I Chose The Wrong Guy  

A few years ago, I had a choice between two guys, and I chose the wrong guy. I chose the wrong guy because I saw this person more. Back then I assumed because he was available to me, it was a sign that he was the one to be picked. The boy I chose did not put in more effort than his competition. He did love-bomb me a lot, I guess that also clouded my judgment if I'm going to be honest. I’ll focus more on talking about the choice I didn't make. Physically he was perfect, he was 6’3 & well-groomed. Plus, he was financially stable from what I could see. He seemed very genuine in his approach to me and was extremely polite. Not to mention I actually liked his crew and his friends. They were the exact opposite of the people associated with the boy I ended up picking. When we spoke, we would have very engaging conversations and he seemed more suited for me. He was well-traveled like I was, he had interests that were similar to mine, and he was in school to be an engineer. Overall, he was very attractive. He asked me out on dates, but I was always occupied with something. Plus, he lived at a distance, so the timing never worked out. I should have made time for him; the other boy never asked me out on a date and was definitely broke. He had no sense of romance toward me. He did not like me and I see that now, whereas the person I didn’t make time for did. The man I didn’t choose liked me so much, he was patient with my rejection and blatantly ignored the fact that I was ignoring him. I just didn’t want to deal with anyone who didn’t live in close proximity to me.

Eventually, he backed off when he saw I had no interest. Which was not the truth on my end. When I choose the wrong person, I did not choose him because I liked him better. It was out of proximity and availability; I regret it wholeheartedly. If I could go back to my 18-year-old self, I would shake her. Sometimes I see the guy I didn't choose when he posts on his snap, he looks like he's having a great time. I am happy for him; I don't necessarily want to have another chance with him, but I learned a really big lesson.

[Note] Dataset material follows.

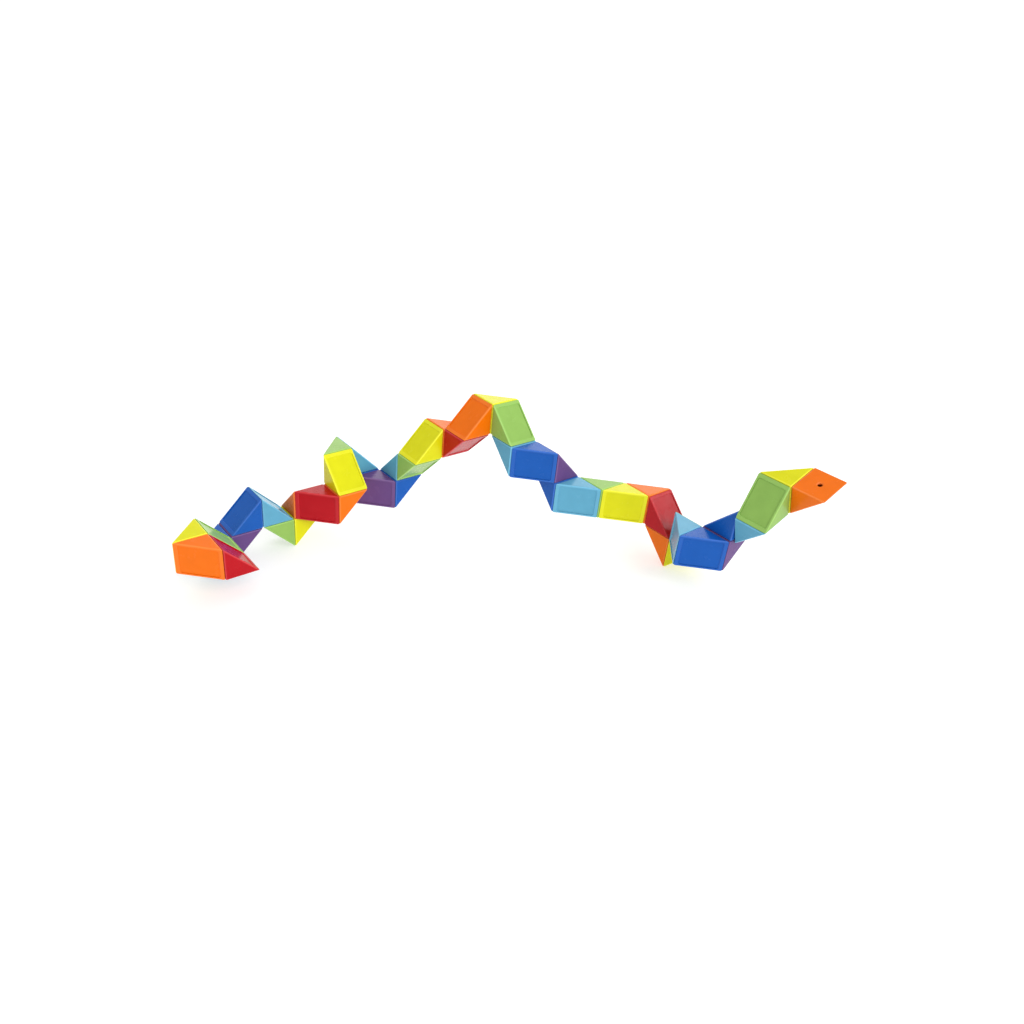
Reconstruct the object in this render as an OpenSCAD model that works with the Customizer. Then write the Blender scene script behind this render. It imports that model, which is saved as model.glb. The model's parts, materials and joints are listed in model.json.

Be more patient when choosing men and pay attention to detail when evaluating your romantic partners. A man's availability to you should not be the reason you pick him. Sometimes it just means he has nothing else to do. I honestly think if I had given him more time when I did see him, we would have seen each other more often because it would have become the norm. From how he presented himself to me, he was a great guy and I sincerely wish him the best.